[begin Listed records]

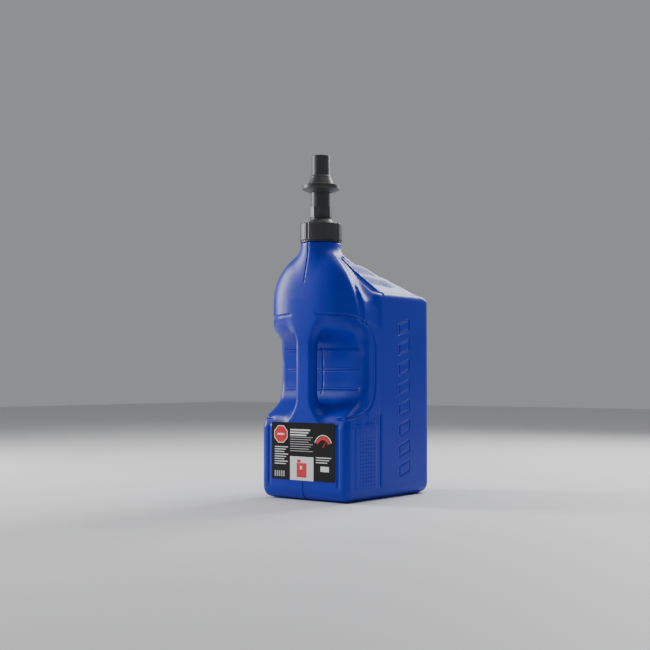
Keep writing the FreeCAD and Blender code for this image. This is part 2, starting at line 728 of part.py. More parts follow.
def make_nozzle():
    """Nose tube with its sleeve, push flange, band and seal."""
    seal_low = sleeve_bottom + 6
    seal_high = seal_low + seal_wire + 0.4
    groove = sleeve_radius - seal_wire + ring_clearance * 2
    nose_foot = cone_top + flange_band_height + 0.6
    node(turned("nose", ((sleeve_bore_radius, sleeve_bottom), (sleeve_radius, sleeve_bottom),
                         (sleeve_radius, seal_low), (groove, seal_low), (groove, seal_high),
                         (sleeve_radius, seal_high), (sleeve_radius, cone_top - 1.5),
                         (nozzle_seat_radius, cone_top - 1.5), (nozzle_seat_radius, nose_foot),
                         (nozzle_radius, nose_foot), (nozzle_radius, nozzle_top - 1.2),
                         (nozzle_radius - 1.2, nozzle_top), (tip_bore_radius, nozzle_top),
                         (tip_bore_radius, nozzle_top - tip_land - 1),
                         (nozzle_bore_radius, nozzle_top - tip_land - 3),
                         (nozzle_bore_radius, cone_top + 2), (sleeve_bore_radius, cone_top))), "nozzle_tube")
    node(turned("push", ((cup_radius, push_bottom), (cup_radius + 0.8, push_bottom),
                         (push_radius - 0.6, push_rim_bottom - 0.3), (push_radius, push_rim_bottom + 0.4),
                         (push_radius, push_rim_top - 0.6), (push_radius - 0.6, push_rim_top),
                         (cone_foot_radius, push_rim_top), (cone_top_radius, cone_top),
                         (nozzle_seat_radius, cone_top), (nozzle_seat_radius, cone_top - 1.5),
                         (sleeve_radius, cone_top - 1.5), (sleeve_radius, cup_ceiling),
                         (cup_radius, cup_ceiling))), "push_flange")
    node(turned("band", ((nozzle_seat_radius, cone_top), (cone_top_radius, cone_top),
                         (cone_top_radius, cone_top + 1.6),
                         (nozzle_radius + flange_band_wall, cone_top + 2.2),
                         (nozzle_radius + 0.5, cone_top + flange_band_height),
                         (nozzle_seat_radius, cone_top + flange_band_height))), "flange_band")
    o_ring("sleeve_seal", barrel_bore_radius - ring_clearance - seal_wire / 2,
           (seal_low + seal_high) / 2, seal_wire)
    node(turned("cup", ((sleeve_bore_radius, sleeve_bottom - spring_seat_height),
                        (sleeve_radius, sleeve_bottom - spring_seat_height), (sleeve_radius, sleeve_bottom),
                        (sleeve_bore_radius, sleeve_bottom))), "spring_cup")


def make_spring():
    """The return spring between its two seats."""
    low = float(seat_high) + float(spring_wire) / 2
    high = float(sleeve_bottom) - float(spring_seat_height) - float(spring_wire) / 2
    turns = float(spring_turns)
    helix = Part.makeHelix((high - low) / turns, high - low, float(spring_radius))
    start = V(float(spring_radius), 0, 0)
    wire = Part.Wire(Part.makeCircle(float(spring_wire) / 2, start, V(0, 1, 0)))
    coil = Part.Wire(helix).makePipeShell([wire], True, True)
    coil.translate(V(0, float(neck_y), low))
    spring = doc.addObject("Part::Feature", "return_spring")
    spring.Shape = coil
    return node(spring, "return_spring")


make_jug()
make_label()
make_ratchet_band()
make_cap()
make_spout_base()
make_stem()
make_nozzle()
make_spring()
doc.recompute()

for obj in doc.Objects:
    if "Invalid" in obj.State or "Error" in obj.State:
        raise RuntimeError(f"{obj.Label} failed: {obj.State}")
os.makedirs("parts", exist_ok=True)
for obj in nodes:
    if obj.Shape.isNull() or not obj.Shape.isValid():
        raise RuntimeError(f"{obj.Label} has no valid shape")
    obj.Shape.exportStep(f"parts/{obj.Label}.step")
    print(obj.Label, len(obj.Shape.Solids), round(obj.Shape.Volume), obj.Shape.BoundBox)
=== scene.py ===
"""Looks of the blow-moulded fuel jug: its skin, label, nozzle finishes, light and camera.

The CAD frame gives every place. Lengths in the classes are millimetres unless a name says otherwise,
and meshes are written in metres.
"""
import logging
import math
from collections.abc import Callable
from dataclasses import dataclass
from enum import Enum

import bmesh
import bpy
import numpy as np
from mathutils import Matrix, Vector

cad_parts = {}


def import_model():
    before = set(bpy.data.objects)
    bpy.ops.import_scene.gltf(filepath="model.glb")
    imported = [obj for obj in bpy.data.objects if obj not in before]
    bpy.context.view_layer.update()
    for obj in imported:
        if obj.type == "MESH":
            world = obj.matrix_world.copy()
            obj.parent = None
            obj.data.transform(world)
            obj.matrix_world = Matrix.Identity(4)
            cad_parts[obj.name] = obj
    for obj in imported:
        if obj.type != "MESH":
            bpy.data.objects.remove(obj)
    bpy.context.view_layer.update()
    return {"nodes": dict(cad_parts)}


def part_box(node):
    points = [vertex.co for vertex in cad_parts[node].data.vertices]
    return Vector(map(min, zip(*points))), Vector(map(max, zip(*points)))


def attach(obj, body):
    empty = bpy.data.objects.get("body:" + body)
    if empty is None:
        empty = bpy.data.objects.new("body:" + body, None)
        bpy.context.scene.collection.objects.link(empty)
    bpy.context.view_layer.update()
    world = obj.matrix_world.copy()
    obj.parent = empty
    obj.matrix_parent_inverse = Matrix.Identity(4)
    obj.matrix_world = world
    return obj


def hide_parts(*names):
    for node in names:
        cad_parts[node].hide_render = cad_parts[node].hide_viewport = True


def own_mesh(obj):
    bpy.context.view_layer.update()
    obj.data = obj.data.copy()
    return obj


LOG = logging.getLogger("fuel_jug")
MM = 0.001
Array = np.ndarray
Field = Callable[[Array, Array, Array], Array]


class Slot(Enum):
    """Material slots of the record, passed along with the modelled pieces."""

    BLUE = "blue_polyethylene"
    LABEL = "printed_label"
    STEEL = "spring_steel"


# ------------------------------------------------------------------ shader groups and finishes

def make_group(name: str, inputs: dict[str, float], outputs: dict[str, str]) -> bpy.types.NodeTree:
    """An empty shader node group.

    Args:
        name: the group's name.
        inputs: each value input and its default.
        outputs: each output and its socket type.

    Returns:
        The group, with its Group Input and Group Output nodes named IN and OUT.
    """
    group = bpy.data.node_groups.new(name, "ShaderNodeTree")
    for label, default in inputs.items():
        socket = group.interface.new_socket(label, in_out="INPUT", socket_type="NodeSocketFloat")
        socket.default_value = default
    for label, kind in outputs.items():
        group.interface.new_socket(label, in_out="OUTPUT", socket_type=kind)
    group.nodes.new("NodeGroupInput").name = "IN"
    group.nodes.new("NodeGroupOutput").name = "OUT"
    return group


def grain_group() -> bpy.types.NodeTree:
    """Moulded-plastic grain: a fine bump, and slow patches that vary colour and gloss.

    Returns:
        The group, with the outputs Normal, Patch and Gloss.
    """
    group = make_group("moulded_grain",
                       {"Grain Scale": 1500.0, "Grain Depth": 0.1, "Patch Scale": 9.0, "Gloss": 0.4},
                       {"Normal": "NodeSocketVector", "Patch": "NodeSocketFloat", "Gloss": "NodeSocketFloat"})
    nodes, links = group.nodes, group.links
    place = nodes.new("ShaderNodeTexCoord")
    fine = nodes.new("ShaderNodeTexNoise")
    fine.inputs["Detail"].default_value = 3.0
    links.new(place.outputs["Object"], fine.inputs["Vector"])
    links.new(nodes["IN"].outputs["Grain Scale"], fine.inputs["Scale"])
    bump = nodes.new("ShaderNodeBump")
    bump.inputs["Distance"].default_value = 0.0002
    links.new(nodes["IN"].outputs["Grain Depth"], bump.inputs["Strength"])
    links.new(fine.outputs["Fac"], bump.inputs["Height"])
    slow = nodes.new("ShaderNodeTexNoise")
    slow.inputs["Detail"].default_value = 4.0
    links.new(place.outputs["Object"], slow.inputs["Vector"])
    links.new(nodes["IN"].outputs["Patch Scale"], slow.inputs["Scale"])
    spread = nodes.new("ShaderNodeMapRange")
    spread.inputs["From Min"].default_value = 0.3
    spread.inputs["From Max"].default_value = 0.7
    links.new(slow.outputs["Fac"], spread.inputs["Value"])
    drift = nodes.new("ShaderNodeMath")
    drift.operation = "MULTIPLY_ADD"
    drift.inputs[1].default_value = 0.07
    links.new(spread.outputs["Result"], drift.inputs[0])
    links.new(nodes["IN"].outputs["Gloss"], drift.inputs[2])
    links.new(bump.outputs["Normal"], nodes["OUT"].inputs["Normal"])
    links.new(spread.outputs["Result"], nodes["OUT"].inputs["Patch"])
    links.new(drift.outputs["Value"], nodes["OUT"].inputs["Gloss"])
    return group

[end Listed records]
[begin Listed records]

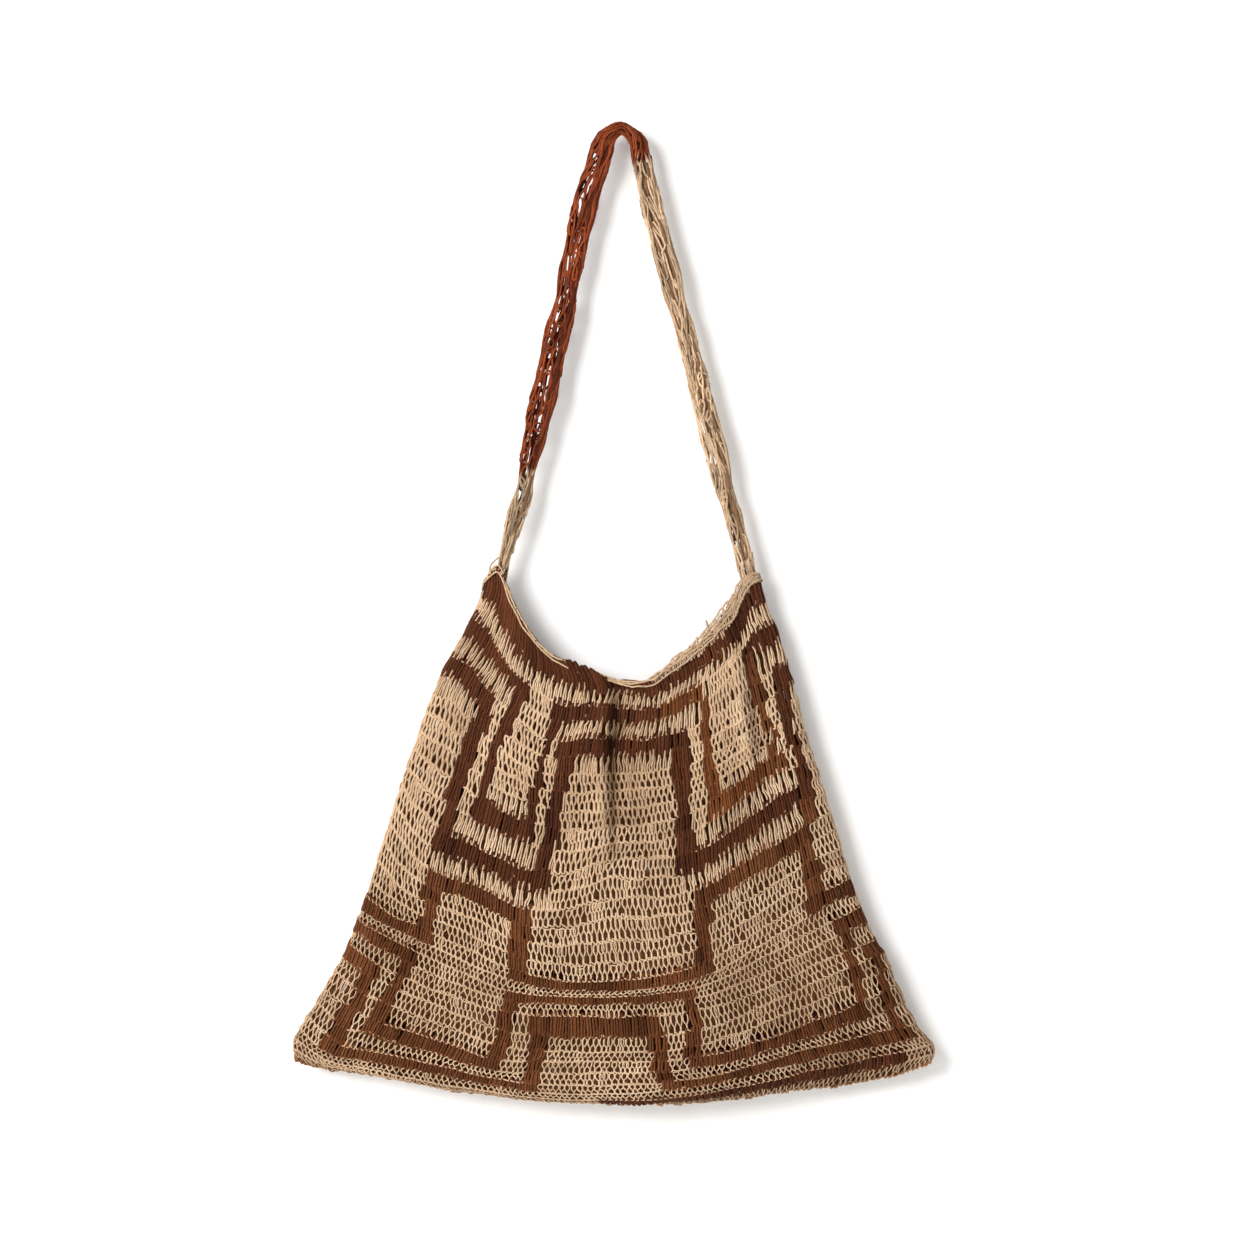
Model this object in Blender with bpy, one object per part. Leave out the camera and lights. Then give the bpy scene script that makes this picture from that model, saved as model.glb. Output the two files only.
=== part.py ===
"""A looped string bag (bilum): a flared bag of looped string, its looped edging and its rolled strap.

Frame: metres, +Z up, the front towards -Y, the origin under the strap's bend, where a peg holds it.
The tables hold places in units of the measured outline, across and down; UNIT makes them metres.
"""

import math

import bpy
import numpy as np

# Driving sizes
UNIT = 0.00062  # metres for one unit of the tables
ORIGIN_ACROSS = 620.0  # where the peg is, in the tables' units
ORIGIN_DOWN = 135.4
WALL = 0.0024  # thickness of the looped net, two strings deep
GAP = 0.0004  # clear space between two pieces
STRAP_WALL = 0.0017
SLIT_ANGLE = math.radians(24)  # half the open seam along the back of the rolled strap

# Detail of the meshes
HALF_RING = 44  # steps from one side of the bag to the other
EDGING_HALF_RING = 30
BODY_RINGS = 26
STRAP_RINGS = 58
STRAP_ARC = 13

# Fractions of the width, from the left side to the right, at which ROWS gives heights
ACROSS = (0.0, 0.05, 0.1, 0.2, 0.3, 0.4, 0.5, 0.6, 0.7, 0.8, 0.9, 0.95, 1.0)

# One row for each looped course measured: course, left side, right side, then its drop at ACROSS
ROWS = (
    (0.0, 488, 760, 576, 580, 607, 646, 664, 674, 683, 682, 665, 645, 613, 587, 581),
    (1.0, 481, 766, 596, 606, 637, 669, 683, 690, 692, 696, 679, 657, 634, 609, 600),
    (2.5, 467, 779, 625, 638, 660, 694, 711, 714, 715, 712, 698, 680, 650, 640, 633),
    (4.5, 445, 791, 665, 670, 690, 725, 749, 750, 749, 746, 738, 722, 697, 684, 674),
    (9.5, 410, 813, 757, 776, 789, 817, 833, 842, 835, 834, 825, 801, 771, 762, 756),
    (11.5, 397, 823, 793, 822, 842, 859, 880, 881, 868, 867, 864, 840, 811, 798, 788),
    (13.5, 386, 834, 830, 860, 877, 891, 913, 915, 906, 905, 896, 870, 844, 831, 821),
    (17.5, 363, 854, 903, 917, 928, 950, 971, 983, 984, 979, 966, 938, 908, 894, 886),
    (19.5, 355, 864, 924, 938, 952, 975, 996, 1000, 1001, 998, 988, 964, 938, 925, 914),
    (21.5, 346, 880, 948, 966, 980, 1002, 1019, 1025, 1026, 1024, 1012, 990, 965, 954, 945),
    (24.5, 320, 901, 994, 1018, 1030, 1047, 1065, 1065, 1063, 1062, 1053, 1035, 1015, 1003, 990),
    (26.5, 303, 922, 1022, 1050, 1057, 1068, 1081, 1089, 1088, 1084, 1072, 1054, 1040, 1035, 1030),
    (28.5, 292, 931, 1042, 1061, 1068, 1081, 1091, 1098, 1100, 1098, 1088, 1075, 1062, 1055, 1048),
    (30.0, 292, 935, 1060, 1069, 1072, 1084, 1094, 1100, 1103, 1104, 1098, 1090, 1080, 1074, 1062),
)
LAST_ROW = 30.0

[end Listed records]

**Task requirements:**
Of the entries above, repeat exactly the lines from the line with "Model this object" through the line with "its rolled strap.", both of them included.

**Answer:**
Model this object in Blender with bpy, one object per part. Leave out the camera and lights. Then give the bpy scene script that makes this picture from that model, saved as model.glb. Output the two files only.
=== part.py ===
"""A looped string bag (bilum): a flared bag of looped string, its looped edging and its rolled strap.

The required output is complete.